Estimate from metered / design values. Zero-grid-import windows are real (metered).
Grounded in DIN 19643, VDI 2089, DGfdB and the German Buildings Energy Act. Same knowledge base as the European reference site; presented anonymously.
Uninsulated surge tanks (steel or concrete, in the ground) lose heat continuously. Uninsulated U-value: 2.0 W/(m²·K) against ground (12 °C). Insulating with 80 mm PUR rigid foam reduces U to 0.32 W/(m²·K) — a factor of 6. Investment: 250-350 €/m² of tank wall including water-tightness and mould protection. For a 55 m² surge tank: 124 kWh/d uninsulated → 20 kWh/d insulated = 38 MWh/a saved, ~3,400 €/a in gas. Plus avoidance of condensation corrosion on the outside.
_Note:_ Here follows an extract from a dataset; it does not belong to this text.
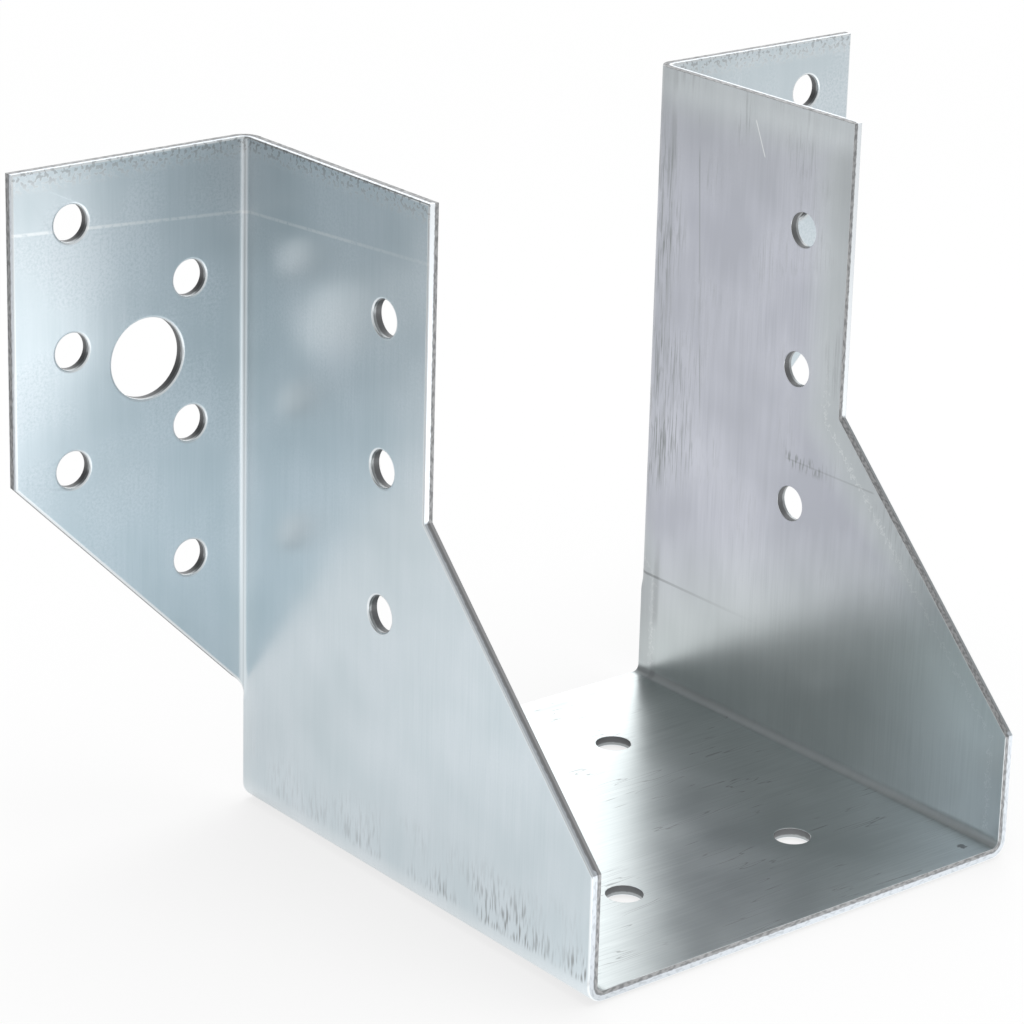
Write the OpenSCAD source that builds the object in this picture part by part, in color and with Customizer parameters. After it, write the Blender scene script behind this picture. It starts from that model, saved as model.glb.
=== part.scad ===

Basis: Practice (KSB, FLL)
DGfdB guideline R 65.10 fixes the order for refurbishments: 1) reduce losses (envelope, pool cover, insulate the surge tank, ventilation heat recovery), 2) recover heat (heat recovery, waste-water heat, filter backwash as a heat-pump source), 3) generate efficiently (heat pump > CHP > gas). This hierarchy is decisive for public grant applications: funders check whether losses were reduced before the generation investment. Concretely: insulate the surge tank, add an outdoor-pool night cover and service the ventilation heat recovery before or together with the heat-pump installation.
Basis: DGfdB R 65.10
Evaporation from the water surface is the dominant heat loss in an indoor pool (60-80 %). Smith/Löf variant of the Carrier formula: m_evap [kg/h] = β × A [m²] × (p_w_pool − p_w_hall) [kPa]. β-coefficient per VDI 2089 Sheet 2 Tab. 4: 0.013 unused pool (covered), 0.040 normal use, 0.080 wave/diving pool. Evaporation enthalpy at 30 °C: 0.694 kWh/kg. Pool saturation vapour pressure via the Magnus formula: 611.2 × exp(17.62 × t / (243.12 + t)) Pa.
Basis: VDI 2089 Sheet 2
Outdoor pools have higher convection and radiation losses. Convection: h_conv = 4 + 11 × v_wind [W/(m²·K)] with v in m/s. At 1 m/s wind: h ≈ 15 W/(m²·K). Night radiation (clear sky): ~60 W/m² over a 10 h night. Solar gain during the day (global radiation × absorptivity 0.82 × 12 h) is a credit — in high summer it can drop the heat demand close to zero. A night cover reduces both evaporation (−85 %) and radiation loss (−90 %).
Basis: VDI 2089 Sheet 2
DGfdB guideline R 60.03 on heating public outdoor pools: heat-up phase in April over 30 days, raising the set-point from 10 to 22 °C; slow heat-up (45 days) or solar absorbers as a pre-heat stage save energy. For 2,508 m³ of water × 12 K × 1.16 kWh/(m³·K) = 34,928 kWh — spread over 30 days that is 1,164 kWh/d of extra load. Recommendation: heat up via a pool heat pump on a warm source (backwash water already at 15 °C before season start) instead of a gas peak boiler. A pool cover shortens the time (solar gain by day, loss reduction by night).